>> start Dataset excerpt

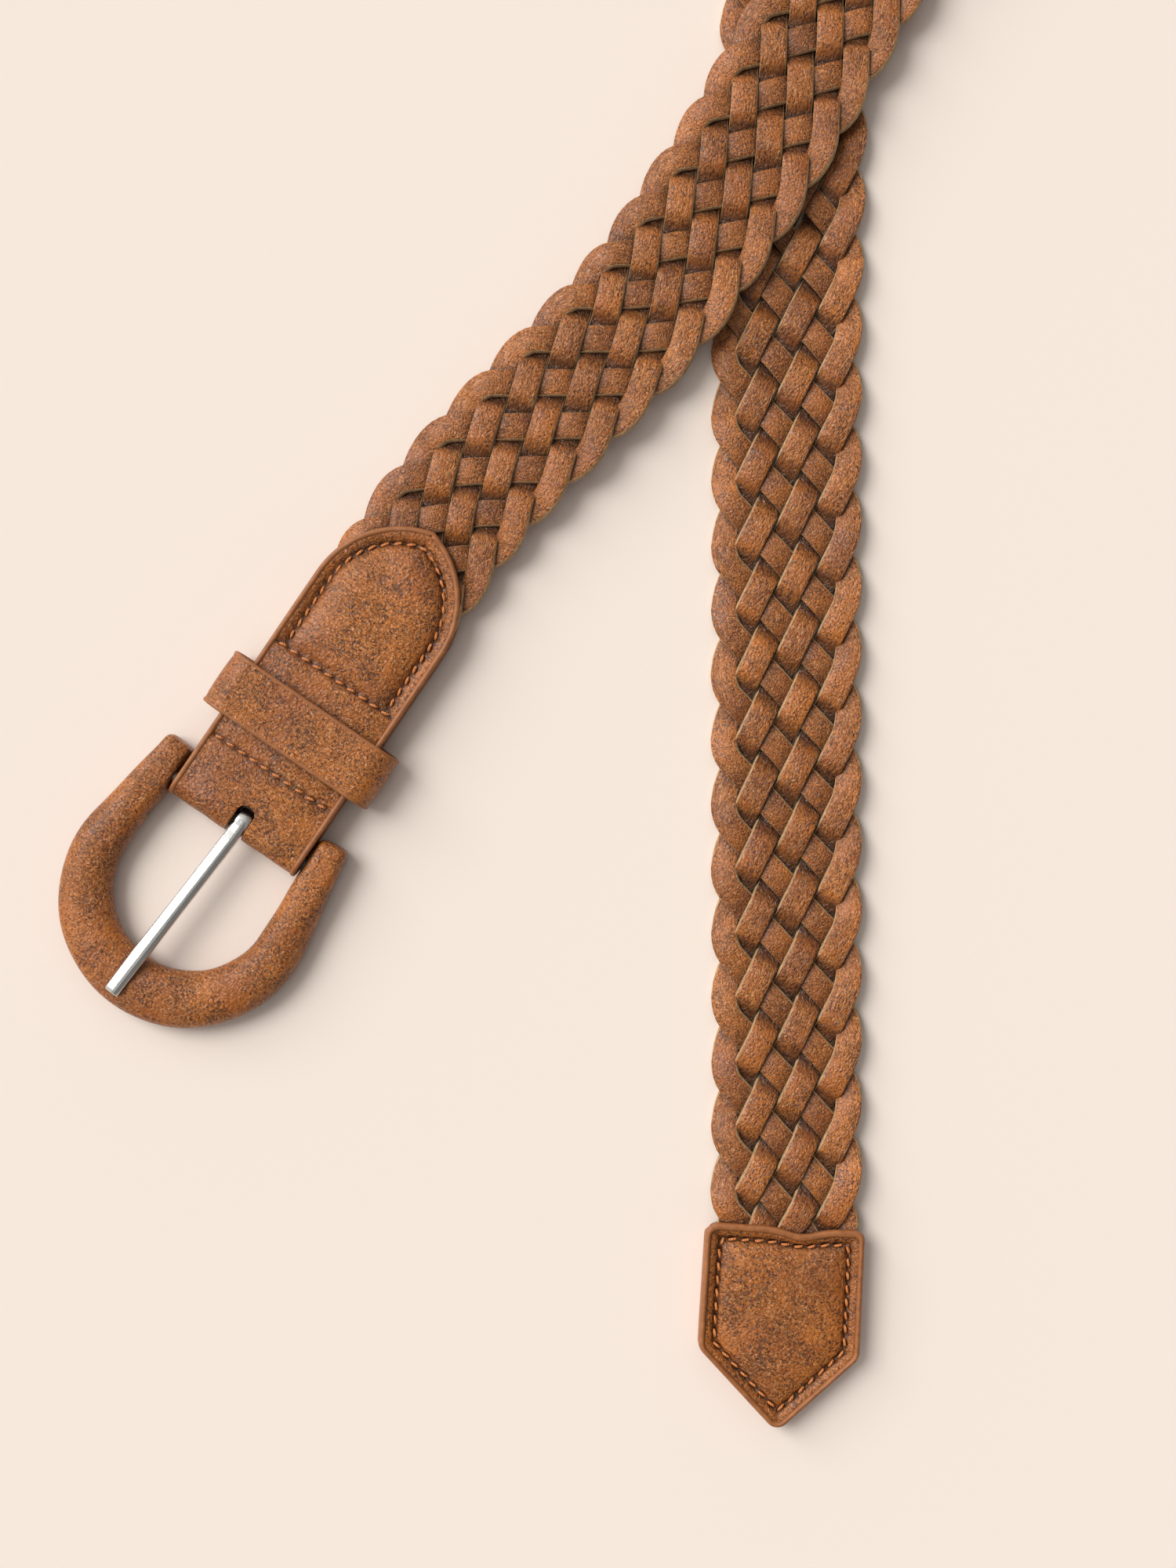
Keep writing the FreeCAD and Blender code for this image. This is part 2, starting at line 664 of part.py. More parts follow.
def section_corners(section):
    """The four corners of a strand's cross-section, in place on the table."""
    position, across, up, heading = section
    wide = size["strand_wide"] / 2
    thick = size["strand_thick"] / 2
    corners = []
    for side, level in ((1, 1), (-1, 1), (-1, -1), (1, -1)):
        x = position - side * wide * math.sin(heading)
        y = across + side * wide * math.cos(heading)
        corners.append(place(x, y, up + level * thick))
    return corners


def triangle(a, b, c):
    return Part.Face(Part.makePolygon([a, b, c, a]))


def make_strand(number):
    """One strand of the flat braid, woven over and under the six others."""
    inside = []
    for section in strand_sections(number):
        reach = size["strand_wide"] / 2 * abs(math.sin(section[3]))
        if section[0] - reach > 0 and section[0] + reach < BRAID_LONG:
            inside.append(section_corners(section))
    faces = []
    for one, two in zip(inside, inside[1:]):
        for side in range(4):
            after = (side + 1) % 4
            faces.append(triangle(one[side], two[side], two[after]))
            faces.append(triangle(one[side], two[after], one[after]))
    for end in (inside[0], inside[-1]):
        faces.append(triangle(end[0], end[1], end[2]))
        faces.append(triangle(end[0], end[2], end[3]))
    shell = Part.makeShell(faces)
    shell.sewShape()
    solid = Part.makeSolid(shell)
    if solid.Volume < 0:
        solid.reverse()
    return feature_of("strand_%d" % number, solid)


# ------------------------------------------------------------ tip
def tip_outline(inset, top_inset=None):
    """The tip from above, its own Y pointing away from the belt's end, point at the origin."""
    half = size["tip_width"] / 2 - inset
    shoulder = size["tip_shoulder"]
    slope = math.atan2(shoulder, size["tip_width"] / 2)
    drop = inset / math.cos(slope)
    corner = drop + half * math.tan(slope)
    top = size["tip_long"] - (inset if top_inset is None else top_inset)
    return [(0, drop), (half, corner), (half, top), (-half, top), (-half, corner)]


def tip_placement():
    lean = FreeCAD.Rotation(V(0, 0, 1), size["tip_lean"])
    return FreeCAD.Placement(V(size["tip_x"], size["tip_y"], TABLE), lean)


def tip_plate(name, low, length, inset):
    body = new_body(name)
    outline = sketch_on(body, "XY_Plane", name + "_outline", low)
    add_lines(outline, tip_outline(inset, 0.0))
    body.Tip = pad(body, outline, name + "_plate", length)
    body.Placement = tip_placement()
    return body


def make_tip():
    """Back leather, front leather, padding, painted edge and seam of the pointed tip."""
    top = size["tip_thick"]
    edge = size["edge_width"] + 0.3
    back = tip_plate("tip_back", 0.0, "sizes.leather", edge)
    front = tip_plate("tip_front", top - LEATHER, "sizes.leather", edge)
    padding = new_body("tip_padding")
    outline = sketch_on(padding, "XY_Plane", "tip_padding_outline", top - LEATHER - CLEAR - 0.9)
    add_lines(outline, tip_outline(4.6))
    padding.Tip = pad(padding, outline, "tip_padding_plate", "0.9")
    padding.Placement = tip_placement()
    rim = new_body("tip_edge")
    rim_sketch = sketch_on(rim, "XY_Plane", "tip_edge_outline")
    outer = tip_outline(0.0)
    inner = tip_outline(edge, 0.0)
    add_lines_open(rim_sketch, [outer[2], outer[1], outer[0], outer[4], outer[3],
                                inner[3], inner[4], inner[0], inner[1], inner[2], outer[2]])
    rim.Tip = pad(rim, rim_sketch, "tip_edge_wall", "sizes.tip_thick + sizes.edge_proud")
    rim.Placement = tip_placement()
    seam = []
    corners = tip_outline(3.8)
    for start, end in zip(corners, corners[1:] + corners[:1]):
        seam += stitch_line(start, end, top)
    stitches = feature_of("tip_stitches", Part.makeCompound(seam))
    stitches.Placement = tip_placement()
    return [back, front, padding, rim, stitches]


# ------------------------------------------------------------ build, check and write
make_tab_leather()
make_tab_edge()
make_tab_padding()
make_tab_stitches()
make_buckle()
make_prong()
make_keeper()
for number in range(1, 8):
    make_strand(number)
make_tip()
doc.recompute()

NODES = ["tab_leather", "tab_edge", "tab_padding", "tab_stitches_lower", "tab_stitches_upper",
         "tab_stitches_arch", "buckle_frame", "buckle_cover", "prong", "keeper"]
NODES += ["strand_%d" % number for number in range(1, 8)]
NODES += ["tip_back", "tip_front", "tip_padding", "tip_edge", "tip_stitches"]

for item in doc.Objects:
    if "Invalid" in item.State or "Error" in item.State:
        raise RuntimeError("%s failed: %s" % (item.Label, item.State))

os.makedirs("parts", exist_ok=True)
for name in NODES:
    shape = doc.getObjectsByLabel(name)[0].Shape
    if shape.isNull() or not shape.isValid():
        raise RuntimeError("%s has no valid shape" % name)
    shape.exportStep("parts/%s.step" % name)
    box = shape.BoundBox
    print("%-20s %8.1f mm3  solids %3d  x %.1f %.1f  y %.1f %.1f  z %.2f %.2f" % (
        name, shape.Volume, len(shape.Solids), box.XMin, box.XMax, box.YMin, box.YMax, box.ZMin, box.ZMax))
print("braid %.1f mm, crossing at %.1f mm, loop %.1f mm" % (BRAID_LONG, CROSS_AT, LOOP_LONG))
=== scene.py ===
import math
import bpy
import numpy as np
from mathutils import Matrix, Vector


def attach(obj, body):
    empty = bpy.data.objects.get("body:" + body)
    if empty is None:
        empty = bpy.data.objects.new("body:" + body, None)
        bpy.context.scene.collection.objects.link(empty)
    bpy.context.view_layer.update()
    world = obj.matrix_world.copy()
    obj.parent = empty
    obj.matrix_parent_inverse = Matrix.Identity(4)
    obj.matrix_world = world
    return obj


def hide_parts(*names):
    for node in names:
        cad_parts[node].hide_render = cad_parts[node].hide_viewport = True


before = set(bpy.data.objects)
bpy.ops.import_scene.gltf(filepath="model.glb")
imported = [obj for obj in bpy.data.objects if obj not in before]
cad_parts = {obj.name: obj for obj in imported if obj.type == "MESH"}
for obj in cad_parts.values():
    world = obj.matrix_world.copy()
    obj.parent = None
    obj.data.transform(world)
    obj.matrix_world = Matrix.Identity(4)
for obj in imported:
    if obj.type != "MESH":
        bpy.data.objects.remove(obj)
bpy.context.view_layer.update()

# A tan braided leather belt on a pale table. Sizes below are in millimetres;
# every mesh is scaled to metres when it is made.

MM = 0.001

# ------------------------------------------------------------ sizes shared with the frame
TABLE = -2.1
TAB_TOP = 7.6
BAR_Y = -40.0
BAR_Z = TAB_TOP / 2
TAB_HALF = 18.3
ARCH_Y = 20.0
ARCH_RADIUS = 23.3
LEATHER = 1.2
PRONG_X = 0.9
PRONG_LEAN = 3.4
SLOT_X = PRONG_X - 0.3
SLOT_HALF = 2.3
SLOT_TOP = BAR_Y + 4.2
SLOT_BOTTOM = BAR_Y - 9.0
SEAM_INSET = 3.8
LOWER_SEAM = -26.0
UPPER_SEAM = 0.9
STITCH_PITCH = 3.2
STITCH_SLANT = 0.22
THREAD_RADIUS = 0.36
THREAD_SINK = 0.30
EDGE_ROLL_WIDE = 0.72
EDGE_ROLL_TALL = 0.80

RIM_LOW = -2.0
RIM_THICK = 8.8
KEEPER_Y = -13.8
KEEPER_LONG = 14.3
KEEPER_WIDE = 47.3
KEEPER_TOP = TAB_TOP + 0.42 + 0.5 + 1.6
KEEPER_CORNER = 5.6

BRAID_HALF = 17.3
BRAID_PITCH = 14.6
TIP_PITCH = 15.6
TIP_SHIFT = 11.3
BRAID_START = 14.1
BRAID_SKEW = 0.488
TURN_RADIUS = 11.0
RISE_MIDDLE = 0.95
RISE_CHANGE = 0.35
STRAND_WIDE = 6.35
STRAND_THICK = 1.9
BRAID_THICK = 4.5
CORNER_ROLL = 0.26
SIDE_SLOPE = 0.07
RAW_EDGE_FROM = 0.93

TIP_POINT = (189.0, -89.6)
TIP_LEAN = 31.2
TIP_HALF = 19.5
TIP_LONG = 49.8
TIP_SHOULDER = 18.8
TIP_CORNERS = [(0.4, 0.0), (TIP_HALF, TIP_SHOULDER), (TIP_HALF - 0.2, TIP_LONG - 0.2),
               (-TIP_HALF + 0.3, TIP_LONG), (-TIP_HALF, TIP_SHOULDER + 0.6)]
TIP_RADII = [3.2, 4.0, 2.6, 3.4, 4.0]
TIP_BORDER = 5.40
TIP_THREAD_LEVEL = 5.5
OVERLAP = BRAID_THICK + 0.1

# The photo's view: how far the belt's Y axis is turned in it, and what the camera sees.
PHOTO_TURN = math.radians(34.2)
VIEW_CENTRE = (64.2, 14.2)
VIEW_DISTANCE = 560.0
VIEW_HEIGHT = 378.8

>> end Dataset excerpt

Begin with the line containing "box = shape.BoundBox" and end with the line containing "for node in"; repeat every line from start to finish exactly, and nothing outside them.

* Correct output:
    box = shape.BoundBox
    print("%-20s %8.1f mm3  solids %3d  x %.1f %.1f  y %.1f %.1f  z %.2f %.2f" % (
        name, shape.Volume, len(shape.Solids), box.XMin, box.XMax, box.YMin, box.YMax, box.ZMin, box.ZMax))
print("braid %.1f mm, crossing at %.1f mm, loop %.1f mm" % (BRAID_LONG, CROSS_AT, LOOP_LONG))
=== scene.py ===
import math
import bpy
import numpy as np
from mathutils import Matrix, Vector


def attach(obj, body):
    empty = bpy.data.objects.get("body:" + body)
    if empty is None:
        empty = bpy.data.objects.new("body:" + body, None)
        bpy.context.scene.collection.objects.link(empty)
    bpy.context.view_layer.update()
    world = obj.matrix_world.copy()
    obj.parent = empty
    obj.matrix_parent_inverse = Matrix.Identity(4)
    obj.matrix_world = world
    return obj


def hide_parts(*names):
    for node in names:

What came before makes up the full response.